Stock markets typically begin to recover in the middle of a recessionary cycle, said O'Shaughnessy, chairman and chief investment officer of O'Shaughnessy Asset Management.

"If we're in a 24-month recession, we're in the middle, and right now is when you would begin seeing the stock market recovering," he told the Reuters Investment Summit 2009 in New York.

Saying that it is a fool's errand to call a market bottom; O'Shaughnessy said he suspects that November 20, when the S&P 500 closed at 11-year lows, is the bottom of a bear market that has shed about 40 percent from the benchmark index year to date.

"Price alone would lead us to conclude that now is a fantastic time for investors with cash to move that cash into the stock market," said O'Shaughnessy, author of the best-seller "What Works on Wall Street."

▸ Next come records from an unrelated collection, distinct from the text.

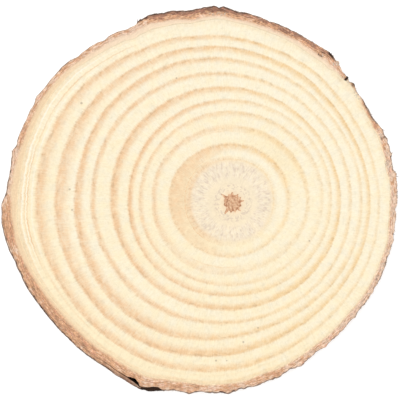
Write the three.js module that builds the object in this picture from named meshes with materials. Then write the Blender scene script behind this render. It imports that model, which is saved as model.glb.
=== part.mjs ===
// A slice of a young pine stem, sawn straight across and dried with its bark on.
// It grew as one piece, so it is one solid: a disc that is a little out of round, with
// two flat sawn faces and a wall of thin, ridged bark. Millimetres, +Z up. The origin is
// the middle of the underside, and the stem stood along Z.
import * as THREE from "three";

// Driving dimensions.
const THICKNESS = 10; // between the two saw cuts
const MEAN_REACH = 48.7; // average distance from the pith to the outside of the bark
const COLUMNS = 288; // points round the stem
const EDGE_BREAK = 0.25; // how far the saw crumbled the bark's top and bottom edges

// The slow swell of the outline about the pith: [waves round the stem, height, bearing of a crest].
// The first one is the lean of the stem, which grew faster on the side at 177 degrees.
const SWELLS = [
  [1, 8.0, 177],
  [2, 0.7, 6.5],
  [4, 0.45, 83.5],
  [8, 0.35, 12.5],
];

// Single humps and hollows of the bark: [bearing, height, half width in degrees].
const HUMPS = [
  [12, -0.4, 3],
  [24, 0.4, 4],
  [48, -0.3, 3],
  [57, 0.6, 3],
  [94, 0.5, 4],
  [103, -0.55, 3],
  [114, 0.5, 3],
  [121, -0.5, 2],
  [160, -0.3, 7],
  [185, 0.8, 6],
  [231, -0.4, 4],
  [244, 0.85, 4],
  [256, -0.35, 4],
  [282, -0.4, 5],
  [307, 0.5, 7],
  [346, 0.35, 5],
];

// Upright bark ridges: [waves round the stem, height, waves through the thickness, offset].
const RIDGES = [
  [37, 0.12, 0.4, 0.3],
  [58, 0.1, -0.7, 1.9],
  [83, 0.08, 1.1, 4.2],
];

// The rings of points down the wall, as [share of the thickness, set-in].
const WALL_RINGS = [
  [1, EDGE_BREAK],
  [0.96, 0.06],
  [0.8, 0],
  [0.6, 0],
  [0.4, 0],
  [0.2, 0],
  [0.04, 0.06],
  [0, EDGE_BREAK],
];

const radians = THREE.MathUtils.degToRad;

// How far bearing b is from bearing a, in degrees, the short way round.
function turnBetween(a, b) {
  return THREE.MathUtils.euclideanModulo(b - a + 180, 360) - 180;
}

// The bark's mean reach from the pith at a bearing: the swells, plus a bell curve for each hump.
function stemReach(bearing) {
  let reach = MEAN_REACH;
  for (const [waves, height, crest] of SWELLS)
    reach += height * Math.cos(radians(waves * (bearing - crest)));
  for (const [at, height, halfWidth] of HUMPS)
    reach += height * Math.exp(-((turnBetween(at, bearing) / halfWidth) ** 2));
  return reach;
}

// The bark's ridges at a bearing and a share of the thickness: a sum of slanting waves.
function ridgeHeight(bearing, share) {
  let height = 0;
  for (const [waves, size, lean, offset] of RIDGES)
    height +=
      size * Math.sin(radians(waves * bearing) + 2 * Math.PI * lean * share + offset);
  return height;
}

// The whole slice as one closed surface: a fan for each sawn face, joined by the wall's rings.
function sliceGeometry() {
  const points = [];
  for (const [share, setIn] of WALL_RINGS)
    for (let i = 0; i < COLUMNS; i++) {
      const bearing = (360 * i) / COLUMNS;
      const reach = stemReach(bearing) + ridgeHeight(bearing, share) - setIn;
      const angle = radians(bearing);
      points.push(
        reach * Math.cos(angle),
        reach * Math.sin(angle),
        THICKNESS * share,
      );
    }
  const topPith = points.length / 3;
  points.push(0, 0, THICKNESS);
  const bottomPith = topPith + 1;
  points.push(0, 0, 0);

  const faces = [];
  const lastRing = (WALL_RINGS.length - 1) * COLUMNS;
  for (let i = 0; i < COLUMNS; i++) {
    const next = (i + 1) % COLUMNS;
    faces.push(topPith, i, next);
    faces.push(bottomPith, lastRing + next, lastRing + i);
    for (let ring = 0; ring < lastRing; ring += COLUMNS) {
      const below = ring + COLUMNS;
      faces.push(ring + i, below + i, below + next);
      faces.push(ring + i, below + next, ring + next);
    }
  }

  const geometry = new THREE.BufferGeometry();
  geometry.setAttribute("position", new THREE.Float32BufferAttribute(points, 3));
  geometry.setIndex(faces);

  // The outline is drawn about the pith. This brings the middle of the outline to the origin.
  geometry.computeBoundingBox();
  const middle = geometry.boundingBox.getCenter(new THREE.Vector3());
  geometry.translate(-middle.x, -middle.y, 0);
  geometry.computeVertexNormals();
  return geometry;
}

const paleWood = new THREE.MeshStandardMaterial({
  color: 0xf3dfb6,
  roughness: 0.75,
  metalness: 0,
});

const slice = new THREE.Mesh(sliceGeometry(), paleWood);
slice.name = "wood_slice";

const part = new THREE.Group();
part.add(slice);

export default part;
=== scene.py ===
"""A dried slice of a young pine stem with its bark on, lying on a white table."""

import bpy
import numpy as np
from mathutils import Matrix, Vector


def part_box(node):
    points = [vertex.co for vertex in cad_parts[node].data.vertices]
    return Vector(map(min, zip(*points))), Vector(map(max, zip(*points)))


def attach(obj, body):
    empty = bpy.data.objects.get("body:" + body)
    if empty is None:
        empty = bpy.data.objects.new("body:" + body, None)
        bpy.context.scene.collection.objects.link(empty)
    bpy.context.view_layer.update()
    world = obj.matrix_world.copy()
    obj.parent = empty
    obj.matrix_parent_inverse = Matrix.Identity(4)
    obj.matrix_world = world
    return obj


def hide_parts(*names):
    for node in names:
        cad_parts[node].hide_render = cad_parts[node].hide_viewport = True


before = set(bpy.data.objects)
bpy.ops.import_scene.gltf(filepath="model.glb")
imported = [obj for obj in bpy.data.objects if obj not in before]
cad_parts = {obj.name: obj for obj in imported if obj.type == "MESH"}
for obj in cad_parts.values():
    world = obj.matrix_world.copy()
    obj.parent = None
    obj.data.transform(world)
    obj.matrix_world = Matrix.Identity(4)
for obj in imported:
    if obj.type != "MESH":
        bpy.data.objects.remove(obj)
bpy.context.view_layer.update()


# ======================================================================
# The wood
# Pale pine: ten full years and most of an eleventh, from the pith out to the bark. The
# stem leaned, so it grew fastest towards -X and its pith is off centre. It was sawn
# straight across, top and bottom, and dried.

low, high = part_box("wood_slice")
MM = 0.001

# The outline of the whole slice, bark included, as distances from the pith.
MEAN_REACH = 48.62  # mm
# Slow swells: waves round the stem, height in mm, bearing of a crest in degrees.
SWELLS = [(1, 8.0, 177), (2, 0.7, 6.5), (4, 0.45, 83.5), (8, 0.35, 12.5)]
# Single humps and hollows: bearing, height in mm, half width in degrees.
HUMPS = [
    (12, -0.4, 3), (24, 0.4, 4), (48, -0.3, 3), (57, 0.6, 3), (86, 0.2, 3), (94, 0.5, 4),
    (103, -0.55, 3), (114, 0.5, 3), (121, -0.5, 2), (140, 0.2, 3), (160, -0.3, 7), (185, 0.8, 6),
    (231, -0.4, 4), (244, 0.85, 4), (256, -0.35, 4), (280, -0.45, 4), (307, 0.5, 7), (346, 0.35, 5),
]

# The bark's make-up round the stem: bearing, depth of the wood under the skin in mm, depth
# of the coloured outer bark in mm (pale inner bark fills the rest), how brown that is, how
# dark the skin is, and how rough it is.
BARK = [
    (0, 2, 1.9, 0.1, 0.15, 0.6), (8, 2, 1.9, 0.35, 0.15, 0.6), (14, 2.1, 1.8, 0.1, 0.35, 0.7),
    (21, 2.1, 1.8, 0.4, 0.35, 0.7), (24, 1.9, 1.6, 0.05, 0.45, 0.6), (28, 1.8, 1.5, 0.75, 0.2, 0.4),
    (31, 1.5, 1.1, 0.6, 0.65, 0.3), (37, 1.4, 1, 0.55, 0.6, 0.3), (40, 1, 0.3, 0, 0.05, 0.2),
    (43, 0.9, 0.7, 0.5, 0.5, 0.3), (45, 0.9, 0.6, 0.5, 0.5, 0.3), (46.5, 0.8, 0.4, 0.1, 0.1, 0.2),
    (49, 1.5, 1.3, 0.45, 0.2, 0.3), (51.5, 1.9, 1.4, 0.25, 0.15, 0.3), (53, 2.4, 1.6, 0.1, 0.05, 0.4),
    (55, 3.2, 2, 0.7, 0.9, 0.6), (58, 3.4, 2.1, 0.7, 0.6, 0.9), (62, 3.2, 2, 0.7, 0.4, 0.9),
    (67, 3, 1.9, 0.75, 0.55, 0.9), (72, 2.9, 1.9, 0.75, 0.7, 0.9), (80, 2.9, 1.9, 0.8, 0.42, 0.9),
    (86.5, 3.1, 2.2, 0.8, 0.9, 1), (92, 3.3, 2.3, 1, 0.9, 1), (100, 3.5, 2.5, 1, 1, 1),
    (108, 3.6, 2.3, 0.95, 1, 0.9), (113, 3.8, 2.2, 0.9, 1, 0.9), (117, 3.5, 2, 0.3, 0.9, 0.7),
    (119, 3.2, 1.6, 0.15, 0.1, 0.4), (126, 3, 1.5, 0.2, 0.1, 0.35), (136, 2.9, 1.6, 0.4, 0.15, 0.35),
    (140, 2.9, 1.6, 0.45, 0.4, 0.35), (146, 2.9, 1.4, 0.4, 0.3, 0.35), (156, 2.9, 1.4, 0.45, 0.2, 0.35),
    (163, 3, 1.5, 0.5, 0.35, 0.35), (167, 3.1, 1.5, 0.2, 0.45, 0.35), (176, 3.4, 1.3, 0.15, 0.5, 0.35),
    (182, 3.8, 2.2, 0.65, 0.4, 0.4), (186, 3.8, 2.6, 0.95, 0.62, 0.4), (192, 3.7, 2.1, 0.5, 0.7, 0.35),
    (198, 3.7, 2.5, 0.85, 0.85, 0.35), (206, 3.8, 2.8, 0.75, 0.85, 0.35), (222, 4, 3, 0.8, 0.85, 0.35),
    (230, 3.9, 3, 0.75, 0.85, 0.35), (238, 3.9, 3.1, 0.65, 0.9, 0.35), (244, 4, 3.4, 0.4, 0.95, 0.4),
    (249, 3.7, 3.1, 0.45, 0.85, 0.5), (253, 3.1, 2.5, 0.55, 0.6, 0.6), (257, 2.7, 2.3, 0.55, 0.6, 0.7),
    (262, 2.5, 2.1, 0.35, 0.6, 0.8), (268, 2.5, 2.2, 0.55, 0.85, 0.8), (273, 2.6, 2, 0.3, 0.75, 0.8),
    (278, 2.5, 2.2, 0.55, 0.6, 0.9), (284, 2.5, 2.2, 0.6, 0.7, 0.9), (290, 2.3, 2, 0.3, 0.6, 0.9),
    (296, 1.9, 1.6, 0.35, 0.45, 0.9), (303, 1.9, 1.6, 0.4, 0.3, 0.8), (315, 1.8, 1.5, 0.1, 0.3, 0.9),
    (322, 1.8, 1.5, 0.1, 0.4, 0.9), (327, 1.8, 1.5, 0.25, 0.3, 0.9), (337, 1.7, 1.5, 0.1, 0.5, 0.9),
    (346, 1.6, 1.4, 0.15, 0.3, 0.8), (353, 1.8, 1.6, 0.3, 0.2, 0.7),
]
THICK, COLOURED, BROWN, DARK, ROUGH = range(1, 6)
LATTICE_ROWS = 97  # rows of random values before the noise repeats


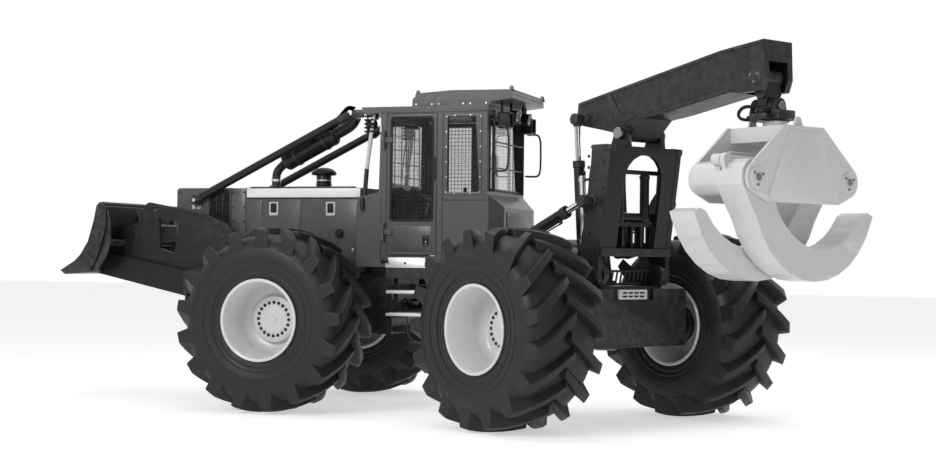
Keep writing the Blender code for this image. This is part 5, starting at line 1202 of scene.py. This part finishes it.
# ================================ arch, winch and boom ======================================
def add_arch_details():
    rollers = []
    for y in (-0.18, 0.18):
        rollers.append(rod((-2.26, y, 2.03), (-2.26, y, 2.49), 0.047, 0.006, 32,
                           ((0.0, 0.03, 0.053), (0.43, 0.46, 0.053))))
    rollers.append(rod((-2.24, -0.42, 2.07), (-2.24, 0.42, 2.07), 0.047, 0.006, 32,
                       ((0.0, 0.03, 0.053), (0.81, 0.84, 0.053))))
    fit(join(*rollers), "fairlead_rollers", "arch", "dark")
    slat = block((-2.222, -0.008, 1.785), (-2.198, 0.008, 2.005), 0.003)
    slats = repeat(slat, [Matrix.Translation((0, y * 0.054, 0)) for y in range(-7, 8)])
    fit(slats, "fairlead_grate", "arch", "dark")
    caps, studs = [], []
    for y, z, r in ((0.503, 1.50, 0.085), (0.503, 2.225, 0.05)):
        caps.append(lathe([(0, 0.022), (r * 0.8, 0.020), (r, 0.010), (r, 0), (0, 0)], (-2.22, y, z),
                          (0, 1, 0), 36))
    fit(both_sides(join(*caps)), "arch_pin_caps", "arch", "dark")
    studs = [(-2.22 + 0.05 * math.cos(a), 0.523, 1.50 + 0.05 * math.sin(a)) for a in (0.2, 2.3, 4.4)]
    studs += [(-2.16, 0.50, z) for z in (1.90, 2.55, 2.66)] + [(-2.36, 0.50, z) for z in (2.10, 2.35, 2.60)]
    fit(both_sides(bolts(studs, (0, 1, 0), 0.012)), "arch_bolts", "arch", "dark")
    flange = [(-2.468, 2.70), (-2.475, 2.76), (-2.40, 2.772), (-2.20, 2.772), (-2.18, 2.74)]
    lips = plate(flange, "Y", 0.435, 0.505, 0.006)
    fit(both_sides(lips), "arch_corner_plates", "arch", "dark")
    pins = [rod((-2.36, 0.268, 2.888), (-2.36, 0.318, 2.888), 0.058, 0.006, 32),
            rod((-1.86, 0.262 + 0.10, 1.72), (-1.86, 0.40, 1.72), 0.045, 0.005, 28)]
    fit(both_sides(join(*pins)), "arch_boom_pins", "arch", "steel")
    lines = []
    for x in (-2.09, -2.05, -2.01):
        lines.append(pipe([(x, 0.36, 1.80), (x, 0.37, 2.0), (x - 0.02, 0.37, 2.3), (x - 0.04, 0.36, 2.6),
                           (x - 0.08, 0.34, 2.72)], 0.013))
    fit(join(*lines), "arch_hoses", "arch", "rubber")
    guard = rod((-1.965, 0.37, 1.80), (-1.93, 0.37, 2.48), 0.030, 0.004, 32,
                ((0.0, 0.05, 0.038), (0.62, 0.67, 0.038)))
    fit(guard, "arch_hose_guard", "arch", "zinc")
    brace = rod((-2.15, 0.40, 1.83), (-1.97, 0.37, 1.83), 0.014)
    brace = join(brace, rod((-2.17, 0.42, 2.44), (-1.935, 0.37, 2.44), 0.014))
    fit(brace, "arch_guard_brackets", "arch", "dark")


def add_rear_deck():
    wraps = [(0.12, -0.27)]
    for i in range(14):
        centre = -0.252 + 0.0388 * i
        wraps += [(0.155 + 0.017 * math.sin(math.pi * k / 5), centre - 0.0175 * math.cos(math.pi * k / 5))
                  for k in range(6)]
    wraps += [(0.12, 0.27)]
    fit(lathe(wraps, (-1.42, 0, 1.68), (0, 1, 0), 56), "winch_rope", "winch_drum", "rope")
    drum_caps = []
    for side in (1, -1):
        drum_caps.append(lathe([(0, 0.05), (0.075, 0.046), (0.10, 0.03), (0.105, 0), (0, 0)],
                               (-1.42, side * 0.372, 1.68),
                               (0, side, 0), 40))
    motor = rod((-1.42, 0.40, 1.68), (-1.42, 0.48, 1.68), 0.06, 0.006, 32)
    fit(join(*drum_caps, motor), "winch_end_caps", "rear", "dark")
    ring_bolts = [(-1.42 + 0.13 * math.cos(a), 0.371,
                   1.68 + 0.13 * math.sin(a)) for a in [math.tau * i / 8 for i in range(8)]]
    fit(both_sides(bolts(ring_bolts, (0, 1, 0), 0.010)), "winch_bolts", "rear", "steel")
    slat = block((-0.006, -0.010, 0.0), (0.006, 0.010, 0.150), 0.003)
    lean = Matrix.Rotation(math.radians(-12), 4, "Y")
    slats = repeat(slat, [Matrix.Translation((-2.13, -0.33 + 0.06 * i, 1.395)) @ lean for i in range(12)])
    rails = [rod((-2.16, -0.37, 1.535), (-2.16, 0.37, 1.535), 0.012, 0.003, 16),
             rod((-2.132, -0.37, 1.405), (-2.132, 0.37, 1.405), 0.012, 0.003, 16)]
    fit(join(slats, *rails), "deck_comb", "rear", "dark")
    vent = block((-2.298, -0.20, 1.254), (-2.262, 0.20, 1.354), 0.008, 3)
    slots = [block((-2.301, y, z), (-2.295, y + 0.06, z + 0.018), 0.002) for y in (-0.15, -0.07, 0.01, 0.09)
             for z in (1.276, 1.312)]
    fit(vent, "rear_vent_box", "rear", "label")
    fit(join(*slots), "rear_vent_slots", "rear", "plastic")
    hem = [block((-2.304, -0.758, 0.782), (-2.296, 0.758, 0.800), 0.003),
           block((-2.304, 0.735, 0.790), (-2.296, 0.758, 1.355), 0.003),
           block((-2.304, -0.758, 0.790), (-2.296, -0.735, 1.355), 0.003)]
    fit(join(*hem), "butt_plate_hem", "rear", "dark")
    tank = block((-1.60, -0.42 - 0.20, 1.10), (-1.05, -0.42, 1.38), 0.03, 3)
    fit(tank, "rear_valve_chest", "rear", "dark")


def add_boom_details():
    seams = []
    for side in (1, -1):
        y = side * 0.20
        low, high = sorted((y, y + side * 0.008))
        seams.append(plate([(-1.70, 3.222), (-1.70, 3.200), (-3.58, 3.562), (-4.07, 3.622), (-4.07, 3.646),
                            (-3.58, 3.586)],
                           "Y", low, high, 0.002))
        seams.append(plate([(-2.88, 3.072), (-3.70, 3.212), (-3.70, 3.232), (-2.88, 3.092)], "Y", low, high,
                           0.002))
        seams.append(plate([(-2.50, 3.060), (-2.36, 3.00), (-2.20, 3.05), (-2.10, 3.28), (-2.16, 3.29),
                            (-2.28, 3.10),
                            (-2.44, 3.08)], "Y", low, high, 0.002))
    fit(join(*seams), "boom_edge_flanges", "boom", "dark")
    boss = []
    for x, z, r in ((-2.36, 2.888, 0.07), (-1.76, 3.06, 0.062), (-3.98, 3.32, 0.07)):
        boss.append(lathe([(0, 0.006), (r * 0.85, 0.006), (r, 0.0), (0, 0.0)], (x, 0.20, z), (0, 1, 0), 36))
    fit(both_sides(join(*boss)), "boom_bosses", "boom", "dark")
    stub = rod((-1.76, 0.20, 3.06), (-1.76, 0.214, 3.06), 0.035, 0.003, 28)
    fit(both_sides(stub), "boom_cylinder_stubs", "boom", "steel")
    studs = [(-3.98 + 0.045 * math.cos(a), 0.206, 3.32 + 0.045 * math.sin(a)) for a in (0.5, 2.6, 4.7)]
    fit(both_sides(bolts(studs, (0, 1, 0), 0.009)), "boom_pin_bolts", "boom", "steel")
    lines = [pipe([(-1.80, y, 3.262), (-2.6, y, 3.414), (-3.4, y, 3.566), (-3.62, y, 3.606),
                   (-4.0, y, 3.640)], 0.012)
             for y in (-0.12, -0.09, -0.06)]
    fit(join(*lines), "boom_hoses", "boom", "rubber")
    clamps = [block((x - 0.02, -0.14, z), (x + 0.02, -0.04, z + 0.030), 0.004) for x, z in
              ((-2.1, 3.306), (-2.8, 3.441), (-3.5, 3.577))]
    fit(join(*clamps), "boom_hose_clamps", "boom", "dark")


def add_grapple_details():
    x = HANG_X + 0.08
    hoses = []
    for y, reach in ((-0.10, 0.0), (0.10, 0.0), (-0.06, 0.03), (0.06, 0.03)):
        side = 1 if y > 0 else -1
        hoses.append(pipe([(x + 0.02, y, 3.04), (x + 0.12 + reach, y + side * 0.07, 3.08),
                           (x + 0.20 + reach, y + side * 0.10, 3.00),
                           (x + 0.16 + reach, y + side * 0.08, 2.93),
                           (x + 0.10, y * 0.9, 2.945)], 0.014))
    fit(join(*hoses), "rotator_hoses", "hanger", "rubber")
    body = lathe([(0, 2.975), (0.10, 2.975), (0.125, 2.965), (0.130, 2.95), (0.130, 2.935), (0.118, 2.93),
                  (0, 2.93)],
                 (HANG_X, 0, 0), (0, 0, 1), 40)
    fit(body, "rotator_housing", "hanger", "dark")
    pins = [rod((x - 0.165, 0, 3.06), (x - 0.150, 0, 3.06), 0.045),
            rod((x + 0.150, 0, 3.06), (x + 0.165, 0, 3.06), 0.045)]
    fit(join(*pins), "hanger_pin_heads", "hanger", "steel")
    motors = []
    for side in (1, -1):
        motors.append(rod((HANG_X + 0.03, side * 0.165, 2.92), (HANG_X + 0.03, side * 0.165, 3.035), 0.048,
                          0.008, 32,
                          ((0.03, 0.05, 0.054), (0.08, 0.095, 0.053))))
        motors.append(block((HANG_X - 0.06, side * 0.165 - 0.045, 2.935),
                            (HANG_X + 0.12, side * 0.165 + 0.045, 2.985),
                            0.008))
        motors.append(rod((HANG_X + 0.03, side * 0.165, 3.005), (HANG_X + 0.03, side * 0.235, 3.005), 0.018,
                          0.003, 20))
    motors.append(block((HANG_X - 0.14, -0.12, 2.94), (HANG_X - 0.08, 0.12, 3.02), 0.010))
    fit(join(*motors), "rotator_motors", "hanger", "dark")
    brake = [lathe([(0, 0.022), (0.050, 0.021), (0.062, 0.014), (0.064, 0), (0, 0)],
                   (HANG_X + 0.08, side * 0.100, 3.19),
                   (0, side, 0), 36) for side in (1, -1)]
    fit(join(*brake), "swing_damper_covers", "crosshead", "dark")
    py, pz = GRAPPLE_PIVOT
    for end, name in ((-1, "rear"), (1, "front")):
        face = HANG_X + end * 0.34
        discs = []
        heads = []
        for y in (py, -py):
            discs.append(lathe([(0.040, 0.012), (0.088, 0.012), (0.096, 0.006), (0.096, 0), (0.040, 0)],
                               (face, y, pz),
                               (end, 0, 0), 40))
            heads += [(face + end * 0.012, y + 0.065 * math.cos(a), pz + 0.065 * math.sin(a)) for a in (0.6,
                                                                                                        2.7, 4.8)]
        fit(join(*discs), f"head_{name}_bosses", "grapple", "light")
        fit(bolts(heads, (end, 0, 0), 0.010), f"head_{name}_bolts", "grapple", "steel")
        weld = plate([(0.20, 2.82), (0.22, 2.80), (0.50, 2.22), (0.48, 2.20), (-0.48, 2.20), (-0.50, 2.22),
                      (-0.22, 2.80),
                      (-0.20, 2.82)], "X", min(face, face + end * 0.004), max(face, face + end * 0.004),
                      0.003)
        fit(weld, f"head_{name}_doubler", "grapple", "light")
    caps = [rod((HANG_X - 0.353, y, pz), (HANG_X - 0.362, y, pz), 0.034, 0.003, 28) for y in (py, -py)]
    caps += [rod((HANG_X + 0.353, y, pz), (HANG_X + 0.362, y, pz), 0.034, 0.003, 28) for y in (py, -py)]
    fit(join(*caps), "head_pin_ends", "grapple", "steel")
    lugs = [plate([(-0.07, 2.855), (0.07, 2.855)] + ring((0, 2.905), 0.045, 10, 0, 180), "X",
                  HANG_X + e - 0.012,
                  HANG_X + e + 0.012, 0.004) for e in (-0.26, 0.26)]
    fit(join(*lugs), "head_top_lugs", "grapple", "light")
    for side, name in ((1, "left"), (-1, "right")):
        y = side * py
        near = -side
        start, end = sorted((HANG_X + near * (-0.302), HANG_X + near * 0.03))
        sleeve = lathe([(0.1565, end - start), (0.1565, 0), (0.120, 0), (0.120, end - start)], (start, y, pz),
                       (1, 0, 0), 48)
        fit(sleeve, f"tong_{name}_sleeve", f"tong_{name}", "light")


# ================================ stage =====================================================
def add_stage():
    deselect()
    bpy.ops.mesh.primitive_plane_add(size=120, location=(0, 0, -0.002))
    floor = bpy.context.object
    floor.name = "studio_floor"
    pale, _, shader = empty_material("studio_floor_pale")
    shader.inputs["Base Color"].default_value = (0.62, 0.62, 0.62, 1)
    shader.inputs["Roughness"].default_value = 0.95
    shader.inputs["Specular IOR Level"].default_value = 0.0
    shader.inputs["Emission Color"].default_value = (1, 1, 1, 1)
    shader.inputs["Emission Strength"].default_value = 0.52
    floor.data.materials.append(pale)
    world = bpy.data.worlds.new("studio")
    world.use_nodes = True
    world.node_tree.nodes["Background"].inputs["Color"].default_value = (1, 1, 1, 1)
    sky = world.node_tree
    towards = node(sky, "ShaderNodeVectorMath", operation="DOT_PRODUCT")
    sky.links.new(sky.nodes.new("ShaderNodeTexCoord").outputs["Generated"], towards.inputs[0])
    towards.inputs[1].default_value = (0.60, -0.80, 0.0)
    level = ranged(sky, towards.outputs["Value"], -0.25, 0.55, 0.30, 1.0)
    sky.links.new(level, sky.nodes["Background"].inputs["Strength"])
    bpy.context.scene.world = world
    lights = (("key", (4, 13, 8), 1000, 5), ("fill", (-10, 9, 5), 160, 8), ("top", (0, 0, 11), 300, 9),
              ("rim_light", (-9, -9, 7), 260, 6))
    for name, place, power, size in lights:
        lamp = bpy.data.lights.new(name, "AREA")
        lamp.energy = power
        lamp.size = size
        body = bpy.data.objects.new(name, lamp)
        body.location = place
        body.rotation_euler = (Vector((0, 0, 1.2)) - Vector(place)).to_track_quat("-Z", "Y").to_euler()
        bpy.context.scene.collection.objects.link(body)


def add_camera():
    camera = bpy.data.cameras.new("camera")
    camera.sensor_width = 36.0
    camera.lens = 60.557
    camera.clip_end = 200
    body = bpy.data.objects.new("camera", camera)
    bpy.context.scene.collection.objects.link(body)
    forward = Vector((0.328273, -0.944511, 0.011686)).normalized()
    right = forward.cross(Vector((0, 0, 1))).normalized()
    up = right.cross(forward)
    roll = 0.01127
    side = right * math.cos(roll) + up * math.sin(roll)
    top = up * math.cos(roll) - right * math.sin(roll)
    turn = Matrix((side, top, -forward)).transposed().to_4x4()
    body.matrix_world = FRONT @ Matrix.Translation((-5.5428, 16.5056, 1.6647)) @ turn
    bpy.context.scene.camera = body
    bpy.context.scene.view_settings.view_transform = "Standard"


# ================================ assembly ==================================================
add_camera()
add_stage()
add_wheels()
add_cylinders()
add_hood_details()
add_grilles()
add_deflectors()
add_air_cleaner()
add_doors()
add_cab_sides()
add_cab_ends()
add_lamps()
add_roof()
add_cab_interior()
add_steps()
add_running_gear()
add_blade_details()
add_arch_details()
add_rear_deck()
add_boom_details()
add_grapple_details()
finish_nodes()
deselect()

Economic conditions now are not nearly as bad during the Great Depression, when unemployment was 25 percent, gross domestic product was down 30 percent, land values were cut in half and money supply contracted by 80 percent, he said.

"We're seeing none of that today," he said. "Much of the damage is out of the way."

O'Shaughnessy, whose funds have suffered a bit more than the market, said he had become bullish at the end of September when several signs told him it was time to buy.

He cited an options index known as the VIX traded above 40, three-month Treasury bills soared to 25-year highs and mutual fund withdrawals were the highest in more than 20 years.

O'Shaughnessy employs quantitative analysis with investment strategies based on culling more than five decades of price histories of some 10,000 stocks.

He said he likes the consumer discretionary sector, especially stocks that cater to consumers who are scaling back spending in the economic downturn.

Among growth stocks, his modeling has picked biotech company Amgen Inc (AMGN.O), discount retailer Dollar Tree Inc (DLTR.O) and supermarket chain Kroger Co (KR.N).

Value stocks he likes include AT&T (T.N), oil producer Royal Dutch Shell Plc (RDSa.L) and Boeing (BA.N).

O'Shaughnessy also said the retail investor, who jumped into tech stocks at the height of the bubble and then housing when it peaking, again are playing the market wrong by staying away from stocks and piling into bonds -- at the wrong moment.

Bond prices will plummet as stocks rally and the yield on 10-year U.S. Treasuries could climb as high as 4.5 percent within 12 months, O'Shaughnessy said.

"Bear markets are when stocks return to their rightful owners," he said, citing a Wall Street expression.